Yarmouth’s little port became a quiet scene beloved of swimmers, boaters and sports fishermen until 1912, when Yarmouth Selectman Charles R. Bassett organized the Bay State Freezer Company, Inc. He and his partners began selling stock and raising money to build a fish freezer plant.
It was an ambitious undertaking, with a five story building including corporate offices on the top floor, two 100 horsepower boilers, and a 65-ton refrigeration machine driven by a 150 horsepower engine. It would have its own wells, electric lighting systems, fish weirs and fishing crews. That there were some doubts about this industrial intrusion was indicated by the Yarmouth Register on March 31 1917, when it reported the slashing of shrubbery to pave the sandy Wharf Lane.
“Lovers of the natural beauty of this locality will regret to see this work of commercialization going forward but those who desire the industrial development of Yarmouth will rejoice to see the new road.”
One of the local citizens who rejoiced at the new opportunity was Samuel R. Thacher, just out of high school, who went to work at the plant in 1920.
“When the freezer plant was built,” he recalled, “a wharf was erected out to the water, and a channel dredged out towards Sandy Neck so the boats could get in and out. Fish traps (weirs) were set up — two traps with crews and boats for each trap. At low tide they went out with big scoop nets to collect the caught fish. They were brought into the wharf where they were dumped into big buckets and hauled by winch into the plant. “Here they were dumped into trolleys to distribute the fish to the packers at long tables. The fish were then laid head to tail into metal trays about two by four feet each and sent into the freezer room for storage. When ready to ship, they were brought out, the trays turned upside down, and run under a stream of warm water to drop out the frozen fish. These were then packed into wooden boxes for shipment…”
The fish were 90 percent whiting, he said, a good fish with white, soft but firm flesh, easy to clean and to remove the whole backbone, though the fish were not cleaned before shipping. That was done by retailers at the other end. He recalled that large shipments were sent “to the middle west.”
A painting contractor in later years, Thacher liked the fish plant job, even though he worked six days a week, and sometimes at night when a boat was late coming in. He was paid 17 1/2 cents per hour, earning $18 per week. Regular work was hard to find and the plant provided a steady income.
The plant failed after a few years, partly because of the expense of keeping a channel dredged so the boats could get to the weirs. Thacher was puzzled why the company didn’t survive by selling ice.
“The plant could produce 20 tons a day, beautiful clear ice in 300 lb blocks for $13 a ton,” he said. “Buyers came from all parts of the Cape. We could have sold twice as much.”
Guido R. Perera, whose family had owned property in the vicinity, said the plant “was a monstrosity” and the project was badly conceived.
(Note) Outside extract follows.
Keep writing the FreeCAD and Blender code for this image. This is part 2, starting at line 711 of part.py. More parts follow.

There were already a number of freezer plants operating in Massachusetts, including one in Barnstable that continued until the later 20th century. He recalled that the operators built a sturdy wharf, and dredged a deep channel which was later used for purposes other than hauling fish during prohibition days (ie liquor smuggling).
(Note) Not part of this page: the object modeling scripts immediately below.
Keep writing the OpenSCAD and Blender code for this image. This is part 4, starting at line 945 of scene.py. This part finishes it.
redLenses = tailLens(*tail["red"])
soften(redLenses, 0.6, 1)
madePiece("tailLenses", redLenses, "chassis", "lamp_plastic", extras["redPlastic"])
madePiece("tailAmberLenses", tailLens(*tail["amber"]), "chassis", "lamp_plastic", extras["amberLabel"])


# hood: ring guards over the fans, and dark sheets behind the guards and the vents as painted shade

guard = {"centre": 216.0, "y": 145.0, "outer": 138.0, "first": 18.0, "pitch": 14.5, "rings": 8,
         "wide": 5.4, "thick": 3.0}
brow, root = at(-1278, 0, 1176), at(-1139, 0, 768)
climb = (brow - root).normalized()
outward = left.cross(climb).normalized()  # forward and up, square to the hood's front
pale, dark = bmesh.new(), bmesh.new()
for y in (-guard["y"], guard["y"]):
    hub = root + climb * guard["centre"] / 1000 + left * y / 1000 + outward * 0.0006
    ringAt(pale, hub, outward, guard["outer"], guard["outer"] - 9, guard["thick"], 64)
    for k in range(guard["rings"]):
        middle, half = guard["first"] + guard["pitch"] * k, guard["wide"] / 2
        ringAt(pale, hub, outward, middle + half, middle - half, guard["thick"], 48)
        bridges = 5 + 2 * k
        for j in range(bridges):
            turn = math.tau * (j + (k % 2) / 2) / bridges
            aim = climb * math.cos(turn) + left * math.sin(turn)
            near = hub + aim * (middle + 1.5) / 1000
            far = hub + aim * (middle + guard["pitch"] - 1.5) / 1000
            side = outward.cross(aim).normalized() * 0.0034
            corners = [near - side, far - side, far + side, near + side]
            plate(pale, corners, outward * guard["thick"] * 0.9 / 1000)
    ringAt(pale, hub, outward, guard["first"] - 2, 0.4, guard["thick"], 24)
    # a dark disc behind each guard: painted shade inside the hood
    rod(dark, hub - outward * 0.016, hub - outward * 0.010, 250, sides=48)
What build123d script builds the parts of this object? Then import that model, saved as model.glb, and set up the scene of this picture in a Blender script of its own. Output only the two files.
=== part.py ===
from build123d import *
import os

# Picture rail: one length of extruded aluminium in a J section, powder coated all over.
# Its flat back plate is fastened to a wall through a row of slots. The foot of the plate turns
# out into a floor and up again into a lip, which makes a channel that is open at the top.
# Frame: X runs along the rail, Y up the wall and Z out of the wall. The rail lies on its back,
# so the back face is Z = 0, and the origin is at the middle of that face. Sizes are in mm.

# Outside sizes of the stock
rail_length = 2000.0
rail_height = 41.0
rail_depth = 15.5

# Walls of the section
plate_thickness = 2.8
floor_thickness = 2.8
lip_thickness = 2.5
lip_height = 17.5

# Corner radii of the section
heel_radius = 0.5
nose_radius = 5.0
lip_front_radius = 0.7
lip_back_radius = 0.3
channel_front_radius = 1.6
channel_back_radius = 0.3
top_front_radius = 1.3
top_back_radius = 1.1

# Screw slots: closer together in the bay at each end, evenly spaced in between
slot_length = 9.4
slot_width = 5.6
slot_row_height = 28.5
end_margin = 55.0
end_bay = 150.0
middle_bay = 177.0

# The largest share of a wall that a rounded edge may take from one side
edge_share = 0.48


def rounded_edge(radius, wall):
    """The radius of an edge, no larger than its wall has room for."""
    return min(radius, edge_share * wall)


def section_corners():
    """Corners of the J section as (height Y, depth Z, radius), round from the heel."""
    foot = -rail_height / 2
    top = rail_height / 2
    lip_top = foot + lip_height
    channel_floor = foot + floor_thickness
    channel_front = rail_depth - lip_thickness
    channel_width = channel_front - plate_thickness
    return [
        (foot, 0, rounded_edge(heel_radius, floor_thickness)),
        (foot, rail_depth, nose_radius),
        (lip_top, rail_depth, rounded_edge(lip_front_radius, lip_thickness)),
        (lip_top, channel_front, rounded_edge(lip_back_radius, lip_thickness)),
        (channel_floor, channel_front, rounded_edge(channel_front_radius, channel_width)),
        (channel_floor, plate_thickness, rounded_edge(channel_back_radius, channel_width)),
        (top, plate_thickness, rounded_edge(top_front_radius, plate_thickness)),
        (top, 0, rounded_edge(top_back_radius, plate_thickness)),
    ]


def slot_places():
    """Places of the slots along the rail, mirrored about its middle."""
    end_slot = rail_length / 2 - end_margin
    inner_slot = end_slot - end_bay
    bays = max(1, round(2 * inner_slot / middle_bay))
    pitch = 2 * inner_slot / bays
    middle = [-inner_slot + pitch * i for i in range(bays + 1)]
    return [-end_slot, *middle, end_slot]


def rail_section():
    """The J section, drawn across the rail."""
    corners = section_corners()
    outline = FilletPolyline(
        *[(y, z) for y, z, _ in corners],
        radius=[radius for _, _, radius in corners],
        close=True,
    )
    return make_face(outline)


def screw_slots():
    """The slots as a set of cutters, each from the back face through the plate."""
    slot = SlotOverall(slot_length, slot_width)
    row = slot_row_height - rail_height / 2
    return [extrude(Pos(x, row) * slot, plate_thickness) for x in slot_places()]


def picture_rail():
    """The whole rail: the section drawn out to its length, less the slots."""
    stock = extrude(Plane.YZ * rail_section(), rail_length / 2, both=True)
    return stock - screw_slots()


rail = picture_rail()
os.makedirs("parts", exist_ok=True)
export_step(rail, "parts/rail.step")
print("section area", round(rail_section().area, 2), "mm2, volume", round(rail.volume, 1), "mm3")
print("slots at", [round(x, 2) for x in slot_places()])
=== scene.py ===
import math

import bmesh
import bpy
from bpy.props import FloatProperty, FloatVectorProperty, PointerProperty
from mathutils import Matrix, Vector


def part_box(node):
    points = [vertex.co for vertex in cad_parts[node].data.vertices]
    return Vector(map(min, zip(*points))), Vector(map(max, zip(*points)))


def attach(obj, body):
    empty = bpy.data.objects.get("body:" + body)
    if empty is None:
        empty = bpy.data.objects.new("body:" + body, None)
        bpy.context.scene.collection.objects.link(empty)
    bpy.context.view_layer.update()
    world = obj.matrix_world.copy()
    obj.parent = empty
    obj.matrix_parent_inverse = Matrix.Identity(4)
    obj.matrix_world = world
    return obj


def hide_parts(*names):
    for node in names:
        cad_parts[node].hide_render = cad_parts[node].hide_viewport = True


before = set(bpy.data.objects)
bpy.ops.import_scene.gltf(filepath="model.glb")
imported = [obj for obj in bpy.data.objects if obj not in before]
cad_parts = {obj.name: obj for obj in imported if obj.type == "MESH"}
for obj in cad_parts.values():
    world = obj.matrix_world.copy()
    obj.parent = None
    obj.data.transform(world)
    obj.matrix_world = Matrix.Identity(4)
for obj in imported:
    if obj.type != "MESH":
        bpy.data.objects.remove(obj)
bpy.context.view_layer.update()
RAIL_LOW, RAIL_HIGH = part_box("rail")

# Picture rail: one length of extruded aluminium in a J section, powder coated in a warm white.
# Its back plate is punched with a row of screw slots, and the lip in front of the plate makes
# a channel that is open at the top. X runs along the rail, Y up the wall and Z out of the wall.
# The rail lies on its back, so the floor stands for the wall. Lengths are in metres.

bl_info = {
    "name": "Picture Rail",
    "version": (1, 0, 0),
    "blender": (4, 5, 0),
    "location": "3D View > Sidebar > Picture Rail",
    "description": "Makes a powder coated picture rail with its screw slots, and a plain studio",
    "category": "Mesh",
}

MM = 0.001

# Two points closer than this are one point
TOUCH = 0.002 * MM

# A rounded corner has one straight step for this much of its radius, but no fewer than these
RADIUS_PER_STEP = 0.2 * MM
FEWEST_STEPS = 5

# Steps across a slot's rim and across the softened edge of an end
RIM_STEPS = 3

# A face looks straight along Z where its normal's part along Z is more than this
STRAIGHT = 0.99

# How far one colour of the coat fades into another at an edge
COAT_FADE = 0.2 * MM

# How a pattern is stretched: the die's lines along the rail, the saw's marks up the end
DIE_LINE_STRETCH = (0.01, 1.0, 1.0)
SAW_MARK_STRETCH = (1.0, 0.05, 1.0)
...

The plant was auctioned off in 1922, and some of its buildings later used for summer rentals. Guido’s son, Ronald eventually acquired the property, and included a portion of the old plant in the east wing of his newly built home.
The Pereras well remembered the destruction of the 100 foot smoke stack in July 1966. “We had a grand picnic and a large crowd came to watch,” Faith Perera, Ronald’s mother, said. “There was much cheering when the wrecker’s ball finally brought it down.” The only regrets were reputedly expressed by mariners who used the old stack as a navigation aid.
(Note: For some of the background details of this story, Haynes Mahoney expressed his indebtedness to Bainbridge Crist’s article “The Rise and Fall of Bay State Freezer Inc.” in the Register Newspaper, May 11, 1978, and interviews with the late Samuel Thacher, and members of the Perera family.)